I set out to explore a common activity, flying, and to provoke you look and think about it differently next time you do it. My proposition is that in the modern world – of which airports and air travel are a paradigm – ignorance is not bliss. We need new design languages, a grammar of complexity, to describe the contemporary world – not as it used to be, and not as the engineers would like us to see it, but as it actually is: a world of global computer and communication networks; of distributed intelligence; of interactivity; of connectivity.

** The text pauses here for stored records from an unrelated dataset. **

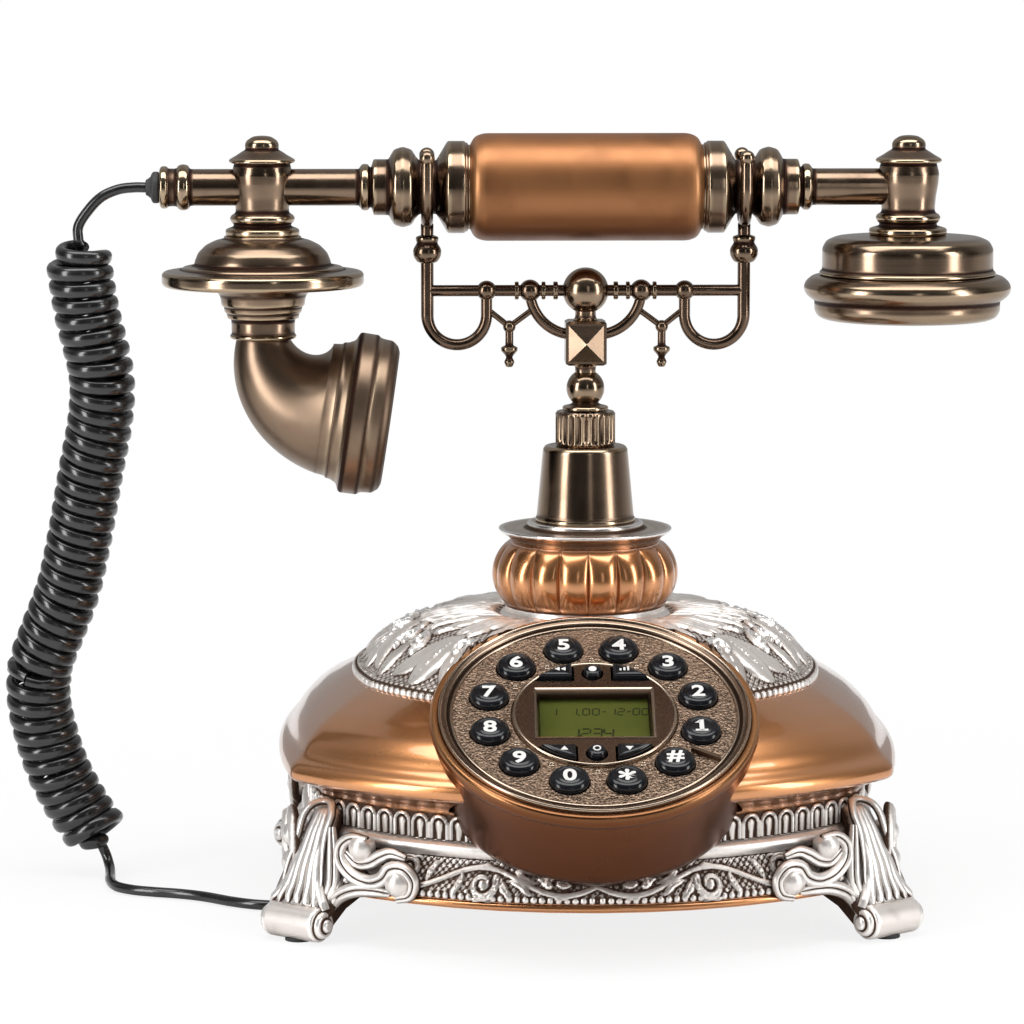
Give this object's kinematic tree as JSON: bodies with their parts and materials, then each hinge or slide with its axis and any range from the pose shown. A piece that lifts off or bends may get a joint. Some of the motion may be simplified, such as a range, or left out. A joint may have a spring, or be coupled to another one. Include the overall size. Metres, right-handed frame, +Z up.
{
  "type": "cradle telephone",
  "caption": "French-style push-button telephone with a turned handset on a sprung cradle, a round sloping dial, scrolled feet and a coiled cord.",
  "frame": {"origin": "on the stem's vertical axis, at the level of the table under the foot pads", "axes": "+X to the viewer's right towards the earpiece, +Y to the rear, +Z up; the dial faces -Y"},
  "size_m": [0.3032, 0.2101, 0.2296],
  "materials": {
    "copper_paint": "metallic copper lacquer on moulded resin, glossy",
    "copper_grip": "metallic copper lacquer, satin",
    "antique_silver": "silver paint on cast resin with dark brown wash in the recesses",
    "silver_rim": "aged silver plating",
    "antique_bronze": "antique bronze plating, brushed and lacquered",
    "bronze_plate": "antique bronze plating on light alloy, brushed and lacquered",
    "dial_bezel": "dark nickel plating, polished",
    "dial_plate": "dark nickel plating with cast stipple",
    "display_glass": "clear window",
    "display_panel": "olive liquid-crystal panel",
    "circuit_board": "green laminate",
    "key_black": "black, glossy, with white figures",
    "plain_steel": "plain",
    "transducer": "dark moulding",
    "jack_plastic": "black moulding",
    "black_rubber": "matt",
    "cord_black": "glossy soft jacket"
  },
  "bodies": {
    "base": {"base_tray": "copper_paint", "apron": "antique_silver", "feet_front": "antique_silver", "feet_rear": "antique_silver", "foot_pads": "black_rubber", "body_shell": "copper_paint", "crown": "antique_silver", "dial_drum": "copper_paint", "dial_bezel": "dial_bezel", "dial_plate": "dial_plate", "finger_stop": "dial_bezel", "lcd_lens": "display_glass", "lcd_module": "display_panel", "key_board": "circuit_board", "cushion": "copper_paint", "stem_dish": "silver_rim", "stem_cone": "antique_bronze", "fluted_collar": "antique_bronze", "stem_tube": "plain_steel", "hook_spring": "plain_steel", "main_board": "circuit_board", "ringer": "transducer", "line_jack": "jack_plastic", "cord_grommet": "black_rubber", "base_screws": "plain_steel", "cord_coil": "cord_black", "cord_lead_lower": "cord_black"},
    "cradle": {"cradle_fork": "antique_bronze", "cradle_block": "antique_bronze"},
    "handset": {"grip_sleeve": "copper_grip", "neck_left": "bronze_plate", "neck_right": "bronze_plate", "mouth_tee": "bronze_plate", "mouth_disc": "bronze_plate", "microphone": "transducer", "horn": "bronze_plate", "ear_tee": "bronze_plate", "ear_shell": "bronze_plate", "receiver": "transducer", "ear_cap": "bronze_plate", "cord_gland": "black_rubber", "cord_lead_upper": "cord_black"},
    "key_1": {"key_1": "key_black"},
    "key_2": {"key_2": "key_black"},
    "key_3": {"key_3": "key_black"},
    "key_4": {"key_4": "key_black"},
    "key_5": {"key_5": "key_black"},
    "key_6": {"key_6": "key_black"},
    "key_7": {"key_7": "key_black"},
    "key_8": {"key_8": "key_black"},
    "key_9": {"key_9": "key_black"},
    "key_0": {"key_0": "key_black"},
    "key_star": {"key_star": "key_black"},
    "key_hash": {"key_hash": "key_black"},
    "key_redial": {"key_redial": "key_black"},
    "key_set": {"key_set": "key_black"},
    "key_speaker": {"key_speaker": "key_black"},
    "key_up": {"key_up": "key_black"},
    "key_out": {"key_out": "key_black"},
    "key_down": {"key_down": "key_black"}
  },
  "joints": [
    {"name": "cradle_hook", "type": "slide", "parent": "base", "child": "cradle", "axis": [0, 0, 1], "range_m": [0, 0.0045], "stiffness_N_per_m": 150, "springref_m": 0.0173, "deforming": ["hook_spring"]},
    {"name": "handset_lift", "type": "slide", "parent": "cradle", "child": "handset", "axis": [0, 0, 1], "range_m": [0, 0.08]},
    {"name": "press_key_1", "type": "slide", "parent": "base", "child": "key_1", "axis": [0, 0.4695, -0.8829], "range_m": [0, 0.0015], "stiffness_N_per_m": 300, "springref_m": -0.002},
    {"name": "press_key_2", "type": "slide", "parent": "base", "child": "key_2", "axis": [0, 0.4695, -0.8829], "range_m": [0, 0.0015], "stiffness_N_per_m": 300, "springref_m": -0.002},
    {"name": "press_key_3", "type": "slide", "parent": "base", "child": "key_3", "axis": [0, 0.4695, -0.8829], "range_m": [0, 0.0015], "stiffness_N_per_m": 300, "springref_m": -0.002},
    {"name": "press_key_4", "type": "slide", "parent": "base", "child": "key_4", "axis": [0, 0.4695, -0.8829], "range_m": [0, 0.0015], "stiffness_N_per_m": 300, "springref_m": -0.002},
    {"name": "press_key_5", "type": "slide", "parent": "base", "child": "key_5", "axis": [0, 0.4695, -0.8829], "range_m": [0, 0.0015], "stiffness_N_per_m": 300, "springref_m": -0.002},
    {"name": "press_key_6", "type": "slide", "parent": "base", "child": "key_6", "axis": [0, 0.4695, -0.8829], "range_m": [0, 0.0015], "stiffness_N_per_m": 300, "springref_m": -0.002},
    {"name": "press_key_7", "type": "slide", "parent": "base", "child": "key_7", "axis": [0, 0.4695, -0.8829], "range_m": [0, 0.0015], "stiffness_N_per_m": 300, "springref_m": -0.002},
    {"name": "press_key_8", "type": "slide", "parent": "base", "child": "key_8", "axis": [0, 0.4695, -0.8829], "range_m": [0, 0.0015], "stiffness_N_per_m": 300, "springref_m": -0.002},
    {"name": "press_key_9", "type": "slide", "parent": "base", "child": "key_9", "axis": [0, 0.4695, -0.8829], "range_m": [0, 0.0015], "stiffness_N_per_m": 300, "springref_m": -0.002},
    {"name": "press_key_0", "type": "slide", "parent": "base", "child": "key_0", "axis": [0, 0.4695, -0.8829], "range_m": [0, 0.0015], "stiffness_N_per_m": 300, "springref_m": -0.002},
    {"name": "press_key_star", "type": "slide", "parent": "base", "child": "key_star", "axis": [0, 0.4695, -0.8829], "range_m": [0, 0.0015], "stiffness_N_per_m": 300, "springref_m": -0.002},
    {"name": "press_key_hash", "type": "slide", "parent": "base", "child": "key_hash", "axis": [0, 0.4695, -0.8829], "range_m": [0, 0.0015], "stiffness_N_per_m": 300, "springref_m": -0.002},
    {"name": "press_key_redial", "type": "slide", "parent": "base", "child": "key_redial", "axis": [0, 0.4695, -0.8829], "range_m": [0, 0.0015], "stiffness_N_per_m": 300, "springref_m": -0.002},
    {"name": "press_key_set", "type": "slide", "parent": "base", "child": "key_set", "axis": [0, 0.4695, -0.8829], "range_m": [0, 0.0015], "stiffness_N_per_m": 300, "springref_m": -0.002},
    {"name": "press_key_speaker", "type": "slide", "parent": "base", "child": "key_speaker", "axis": [0, 0.4695, -0.8829], "range_m": [0, 0.0015], "stiffness_N_per_m": 300, "springref_m": -0.002},
    {"name": "press_key_up", "type": "slide", "parent": "base", "child": "key_up", "axis": [0, 0.4695, -0.8829], "range_m": [0, 0.0015], "stiffness_N_per_m": 300, "springref_m": -0.002},
    {"name": "press_key_out", "type": "slide", "parent": "base", "child": "key_out", "axis": [0, 0.4695, -0.8829], "range_m": [0, 0.0015], "stiffness_N_per_m": 300, "springref_m": -0.002},
    {"name": "press_key_down", "type": "slide", "parent": "base", "child": "key_down", "axis": [0, 0.4695, -0.8829], "range_m": [0, 0.0015], "stiffness_N_per_m": 300, "springref_m": -0.002}
  ]
}
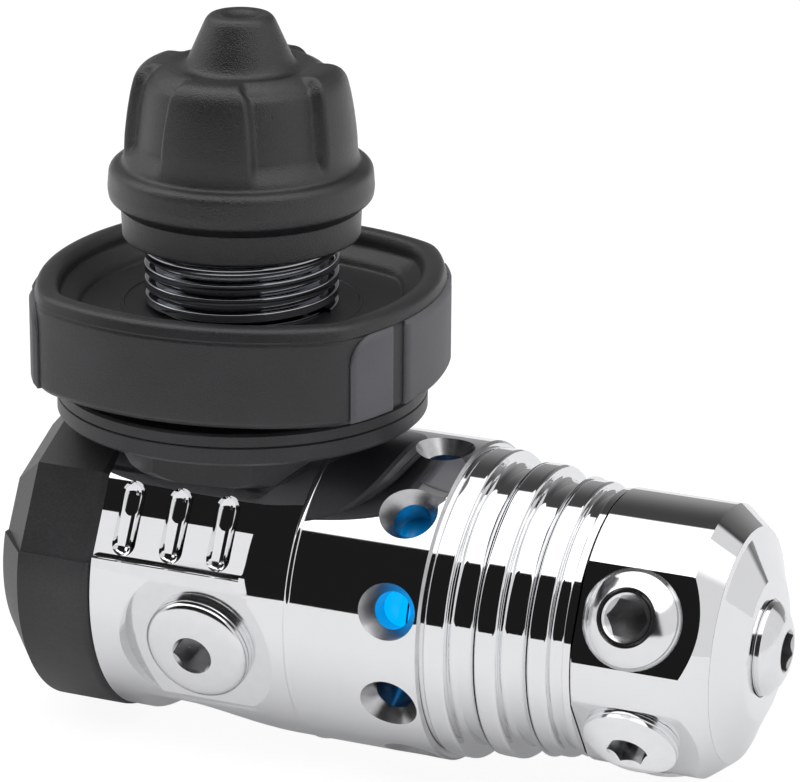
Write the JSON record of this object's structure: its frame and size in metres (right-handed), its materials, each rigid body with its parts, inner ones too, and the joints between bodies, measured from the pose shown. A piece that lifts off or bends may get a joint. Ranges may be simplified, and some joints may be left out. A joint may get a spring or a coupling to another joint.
{
  "type": "scuba regulator first stage",
  "caption": "Balanced piston first stage with a swivel turret, plugged ports, a DIN connector with handwheel and a screw-on dust cap.",
  "frame": {"origin": "on the DIN connector's centre line, at the middle of the reference crest of its thread, the second crest under the cap's edge", "axes": "+Z along the connector towards the cylinder valve, +X along the barrel towards the turret, -Y the front with the fluted flat"},
  "size_m": [0.0937, 0.046, 0.0869],
  "materials": {
    "chromed_brass": "mirror-bright chrome plate on brass",
    "screw_dark_chrome": "dark bright chrome plate",
    "plain_brass": "machined",
    "piston_steel": "fine turned stainless steel",
    "spring_blue": "smooth blue epoxy coat on spring steel",
    "sintered_bronze": "porous sintered bronze",
    "bearing_plastic": "smooth white bearing plastic",
    "seal_rubber": "smooth black rubber",
    "cover_black": "satin moulded plastic",
    "flange_black": "fine-grained moulded plastic",
    "wheel_black": "fine-grained rubber-coated moulding",
    "pad_grey": "matt grey soft rubber",
    "cap_black": "fine-grained moulded plastic"
  },
  "bodies": {
    "body": {"inlet_body": "chromed_brass", "end_cover": "cover_black", "ambient_barrel": "chromed_brass", "barrel_o_ring": "seal_rubber", "turret_bolt": "chromed_brass", "turret_washer": "bearing_plastic", "turret_o_rings": "seal_rubber", "piston_stem_o_ring": "seal_rubber", "stem_bushings": "bearing_plastic", "bushing_retainer": "plain_brass", "main_spring": "spring_blue", "spring_pad": "bearing_plastic", "seat": "bearing_plastic", "seat_carrier": "plain_brass", "seat_carrier_o_ring": "seal_rubber", "seat_spring_washer": "piston_steel", "seat_plug": "plain_brass", "high_pressure_plug_front": "chromed_brass", "high_pressure_plug_rear": "chromed_brass", "high_pressure_o_rings": "seal_rubber", "end_port_plug": "chromed_brass", "end_port_o_ring": "seal_rubber", "inlet_stem": "chromed_brass", "inlet_stem_o_ring": "seal_rubber", "inlet_filter": "sintered_bronze", "filter_ring": "piston_steel", "din_face_o_ring": "seal_rubber", "wheel_flange": "flange_black", "stem_collar": "flange_black"},
    "wheel": {"din_screw": "screw_dark_chrome", "handwheel": "wheel_black", "grip_pads": "pad_grey"},
    "gasket": {"cap_gasket": "seal_rubber"},
    "cap": {"dust_cap": "cap_black"},
    "turret": {"turret": "chromed_brass", "low_pressure_plug_1": "chromed_brass", "low_pressure_plug_2": "chromed_brass", "low_pressure_plug_3": "chromed_brass", "low_pressure_plug_4": "chromed_brass", "low_pressure_o_rings": "seal_rubber"},
    "piston": {"piston": "piston_steel", "piston_head_o_ring": "seal_rubber"}
  },
  "joints": [
    {"name": "wheel_spin", "type": "hinge", "parent": "body", "child": "wheel", "pos_m": [0, 0, 0], "axis": [0, 0, 1], "continuous": true},
    {"name": "cap_lift", "type": "slide", "parent": "wheel", "child": "gasket", "axis": [0, 0, 1], "range_m": [0, 0.01633]},
    {"name": "cap_turn", "type": "hinge", "parent": "gasket", "child": "cap", "pos_m": [0, 0, 0], "axis": [0, 0, 1], "range_deg": [0, 3240]},
    {"name": "turret_spin", "type": "hinge", "parent": "body", "child": "turret", "pos_m": [0.05445, 0, -0.03834], "axis": [1, 0, 0], "continuous": true},
    {"name": "piston_slide", "type": "slide", "parent": "body", "child": "piston", "axis": [1, 0, 0], "range_m": [-0.0009, 0], "stiffness_N_per_m": 2000, "springref_m": 0.002, "deforming": ["main_spring"]}
  ],
  "couplings": [
    {"joint": "cap_turn", "follows": "cap_lift", "rad_per_m": 3463.4}
  ]
}
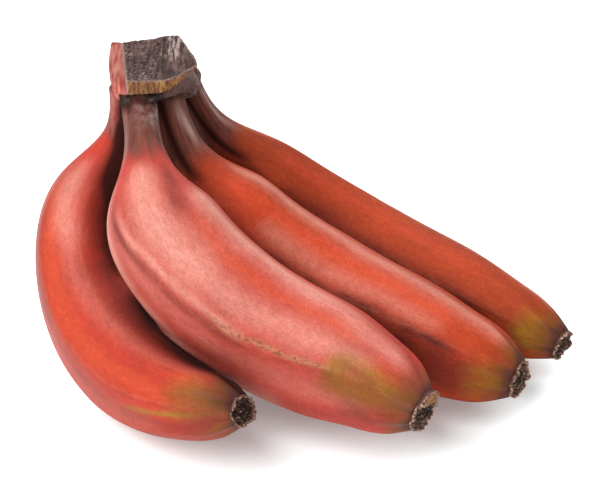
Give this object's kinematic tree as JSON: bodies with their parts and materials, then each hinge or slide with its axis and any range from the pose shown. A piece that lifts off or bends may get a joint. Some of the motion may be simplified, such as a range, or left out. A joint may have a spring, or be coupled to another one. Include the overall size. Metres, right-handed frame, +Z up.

In the seventeenth century we were exposed by science to the fact that – to cut a long story short – the world is not flat. Today, to cut an even longer story even shorter, the world is more complicated than it used to be. But we made it, and we can still understand it. We have to, if we are to control it.

end

This is the text of the Lumiance Lecture that I gave in Amsterdam, in 1994, at the invitation of Harry Swaak, the founder and (then) CEO of Lumiance. Harry was also also chairman of the board of the Netherlands Design Institute where I had started work as its first Director 12 months earlier.